Which is what I am talking about and ALOT of SaaS vendors do.

They have you go to AzureAD Go to Enterprise Applications, click "New Application" and then choose Application not found in Gallery.

When you do that, i can see no way to use anything other than SAML .

nothing in the Microsoft Docs, nor anything I can see on any portal gives the ability to for an Enterprise to Add their own Customer Open ID Connect application, you have to go through the process to add an App to the Gallery.

Thanks for the feedback and experience! This is the difference between provisioning (adding an instance of an app to your tenant) and registration (Azure AD knowing your app exists). The pattern you're talking about is provisioning, and sadly yes, the manual route here is very focused on SAML. But anyone at all can register an app, and then anyone else can provision it into their tenant just by signing into it.

Will check out the docs and see what we can do, it's not good this was hard to learn.

what are you talking? you can create openid connect applications in azure. and you need to sign up with azure one way or the other, saml 2.0 and openid connect applications actually need to have an app registration in azure which can only be created once your signed up?!

basically the app registration process for openid connect and saml is basically the same one?!

if I am in the AzureAD portal and go to Enterprise Applications, click "New Application" and then choose Application not found in Gallery.

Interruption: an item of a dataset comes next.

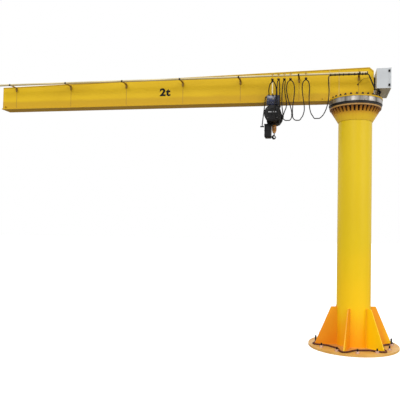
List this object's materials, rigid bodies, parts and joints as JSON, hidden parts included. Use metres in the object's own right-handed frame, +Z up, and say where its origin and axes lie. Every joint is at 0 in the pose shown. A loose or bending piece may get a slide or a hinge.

When you do that, their are 3 SSO options for the new Applications, None of them are OpenID Connect

This is how 99% of all SaaS Vendors instruct people to add new Applications

You need to add an App Registration. The docs are pretty woeful!
The naming does not help make things discoverable...
Well, it is de facto standard in Microsoft world. Honestly, I don’t actually share author's opinion, but it is well presented.